Former Czech president Vaclav Klaus, who has recently made a splash by publicly defying government restrictions to stem the Covid-19 spread, has caught the disease, his spokesman said Tuesday.

"He wasn't feeling well and he tested positive for Covid this afternoon," Petr Macinka, spokesman for the Vaclav Klaus Institute think tank, told AFP.

"He underwent a scan and left for treatment at home," he added.

The Czech Republic currently has the highest per capita infection rate in the world and is second after neighbouring Slovakia for deaths, according to an AFP tally.

A former liberal economist and staunchly eurosceptic Czech prime minister, Klaus served as president in 2003-2013 after succeeding the late Czech anti-Communist hero and former dissident playwright Vaclav Havel.

During his term, he became famous for being the last politician in the EU to sign the bloc's crucial Lisbon Treaty.

Since the pandemic began, the 79-year-old Klaus has repeatedly appeared in public without the mandatory face mask, and in January he was handed a fine worth 10,000 crowns (387 euros, $470) for that.
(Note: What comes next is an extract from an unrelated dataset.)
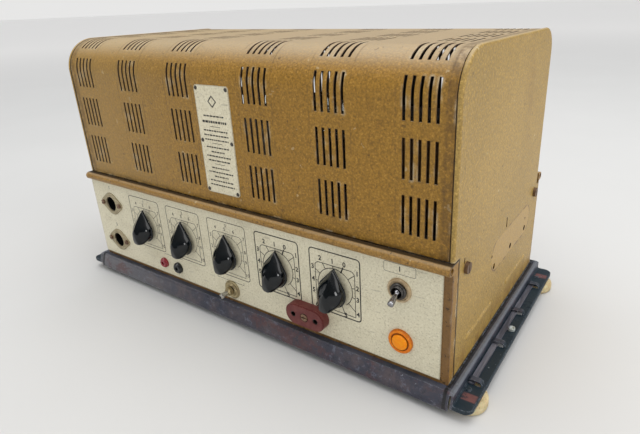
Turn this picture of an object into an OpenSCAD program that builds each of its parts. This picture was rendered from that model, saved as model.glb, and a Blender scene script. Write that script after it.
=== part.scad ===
// Valve public-address amplifier: perforated hood over a controls frame on a pressed steel tray.
// X runs left to right along the front, Y runs from the front to the back, Z is up.
// The origin is at floor level, under the middle of the whole object.

/* [Cabinet] */
// Width of the cabinet over its end caps
cab_w = 420; // [410:1:430]
// Depth from the scale plate's face to the rear frame's face
cab_d = 216; // [212:1:222]
// Height of the hood's roof above the tray
roof_h = 234; // [230:1:240]
// Height of the joint between the lower frame and the hood, above the tray
split_h = 99; // [98.5:0.5:100]
// Radius of the hood's long front bend
front_bend_r = 30; // [28:1:32]
// Radius of the hood's rear bend
rear_bend_r = 20; // [18:1:22]
// Thickness of the hood's sheet steel
sheet_t = 1; // [0.8:0.1:1.2]

/* [Ventilation slots] */
// Columns of slots on each side of the middle
slot_columns = 3; // [2:1:3]
// Slots in one group
slots_per_group = 5; // [3:1:5]
// Rows of groups, counted along the sheet from the front's lower edge over the roof
slot_rows = 11; // [4:1:11]
// Width of a slot
slot_w = 2.2; // [1.8:0.1:2.6]
// Length of a slot along the sheet
slot_l = 28; // [24:1:30]
// Distance between neighbouring slots of a group
slot_pitch = 5.8; // [5:0.1:6]
// Distance between rows along the sheet
row_pitch = 39; // [36:0.5:39]
// Distance between columns on one side
column_pitch = 69.5; // [66:0.5:70]
// Distance from the middle to the first column
first_column = 44.2; // [42:0.1:46]

/* [Base] */
// How far the tray's flanges stand out beyond the cabinet at each side
flange_out = 21.5; // [20:0.5:24]
// Height of the tray
tray_h = 14.5; // [14:0.5:15]
// Gap between the floor and the tray's front rail
floor_gap = 6; // [5:0.5:8]
// Radius of a foot
foot_r = 15; // [13:0.5:16]

/* [Controls] */
// Distance between neighbouring control dials
dial_pitch = 59; // [57:0.5:60]
// Height of the control shafts above the tray
dial_h = 53; // [51:0.5:55]
// Where the pointers stand, clockwise from straight up
pointer_turn = 7; // [0:1:20]
// Radius of a knob's round part
knob_r = 13; // [12:0.1:14]
// Reach of a knob's pointer from the shaft
pointer_r = 19.5; // [18:0.5:21]
// Height of a knob
knob_h = 14; // [12:0.5:15]
// Angle of the switch lever below straight out
lever_tilt = 23; // [15:1:25]

/* [Chassis] */
// Height of the chassis top above the tray
chassis_h = 72; // [70:1:74]
// Thickness of the chassis steel
chassis_t = 1.5; // [1.2:0.1:1.6]

/* [Hidden] */
$fn = 48;
small = 0.01;

half_w = cab_w / 2;
lever_pivot_out = 2.5;
lever_l = 10.5;
lever_tip_r = 2.45;
knob_gap = 3.4;
front_out = knob_gap + knob_h;
cap_gap = 3.1;
fuse_cap_h = 9;
frame_inset = 0.2;
rear_out = cap_gap + fuse_cap_h - frame_inset;
face_y = round((front_out - rear_out - cab_d) / 2);
rear_y = face_y + cab_d;
base_z = floor_gap + tray_h;
roof_z = base_z + roof_h;
split_z = base_z + split_h;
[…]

In the same month, he delivered a speech at a rally against the restrictions, saying the government should know that "we have had enough of restrictions and instructions harming our lives".

He also stood up against Covid vaccination, prompting a response from his successor Milos Zeman, a veteran leftwinger and Klaus's former political foe.

"Get the vaccine, Vaclav, or you run the risk of catching Covid at your age," Zeman urged Klaus in a newspaper interview in January.